La lesión contra la fama, un pecado contra la justicia
La fama, en su sentido básico, es expresión de la dignidad que todo hombre posee y nunca pierde; es también el edificio que la persona, como tal, va construyendo a lo largo del tiempo con su propio esfuerzo moral, profesional, etc. Junto con el honor, la fama es un derecho fundamental de las personas. Por ello, transgredirlas es una lesión del derecho y un pecado contra la virtud de la justicia; en sentido cristiano diríamos que es ir en contra de la caridad.
Un discurso difamatorio puede presentarse de muchas formas: atribuir culpas falsas o no existentes, exagerar culpas verdaderas, también formas más sutiles como abstenerse de hablar del bien realizado por alguien, o, simulando piedad y compasión, sembrar la duda de la buena fama de otra persona. Quien ha calumniado está obligado a restablecer la verdad y el honor de una persona, ya sea en privado o en público, según haya sido la naturaleza de la difamación.
Si bien es cierto, es tarea de cada persona velar por su propia reputación, al estar en juego el bien común de otras personas y de la sociedad en general, es un deber de todos cuidar la buena fama y reputación de cada ser humano. Una de las cosas nocivas para desprestigiar a alguien, suelen ser las etiquetas, aunque el problema no son las etiquetas en sí mismas, sino las consecuencias morales o sociales que estas pueden causar a una persona.
Es común que hagamos diferencia entre murmurar y difamar, ya que la primera busca sembrar cizaña y destruir la confianza; en cambio la segunda pretende perjudicar la buena fama de las personas. Para santo Tomás esto no es así, ya que, aunque su finalidad es diferente, ambos coinciden en hablar mal del prójimo en su ausencia y el daño es igual de nocivo.
Junto con el honor, la fama es un derecho fundamental de las personas.

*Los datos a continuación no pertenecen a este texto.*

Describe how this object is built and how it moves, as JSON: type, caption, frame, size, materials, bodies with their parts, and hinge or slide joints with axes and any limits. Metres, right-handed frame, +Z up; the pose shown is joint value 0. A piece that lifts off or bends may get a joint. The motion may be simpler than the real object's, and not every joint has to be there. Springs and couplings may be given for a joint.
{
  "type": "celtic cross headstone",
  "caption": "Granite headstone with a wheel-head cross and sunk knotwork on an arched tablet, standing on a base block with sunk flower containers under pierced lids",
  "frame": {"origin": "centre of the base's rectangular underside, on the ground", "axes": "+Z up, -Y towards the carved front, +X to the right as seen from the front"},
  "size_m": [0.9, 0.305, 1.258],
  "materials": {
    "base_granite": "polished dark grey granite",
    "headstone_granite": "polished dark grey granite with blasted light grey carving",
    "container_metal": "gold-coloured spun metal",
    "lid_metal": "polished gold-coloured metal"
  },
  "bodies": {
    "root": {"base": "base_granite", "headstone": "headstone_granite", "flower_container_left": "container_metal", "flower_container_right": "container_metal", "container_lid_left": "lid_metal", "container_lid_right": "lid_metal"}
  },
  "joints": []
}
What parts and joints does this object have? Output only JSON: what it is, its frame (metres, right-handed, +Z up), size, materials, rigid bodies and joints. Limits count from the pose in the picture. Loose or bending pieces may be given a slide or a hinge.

Al difamar a alguien, no solo estamos dañando la dignidad de la otra persona, sino que se ve dañada de igual forma la de uno mismo, puesto que sucumbimos a la idea mezquina de dañar al prójimo y nos alejamos de nuestra naturaleza misma, que es tender siempre al bien. De esta forma nos distanciamos progresivamente de nuestra naturaleza ontológica. Lo de buenas personas no es solo una visión antropológicamente positiva, sino que responde a la necesidad óntica del ser humano que, en su realidad más profunda, tiene un fundamento teológico, a saber: el verdadero garante de la dignidad del ser humano es Dios.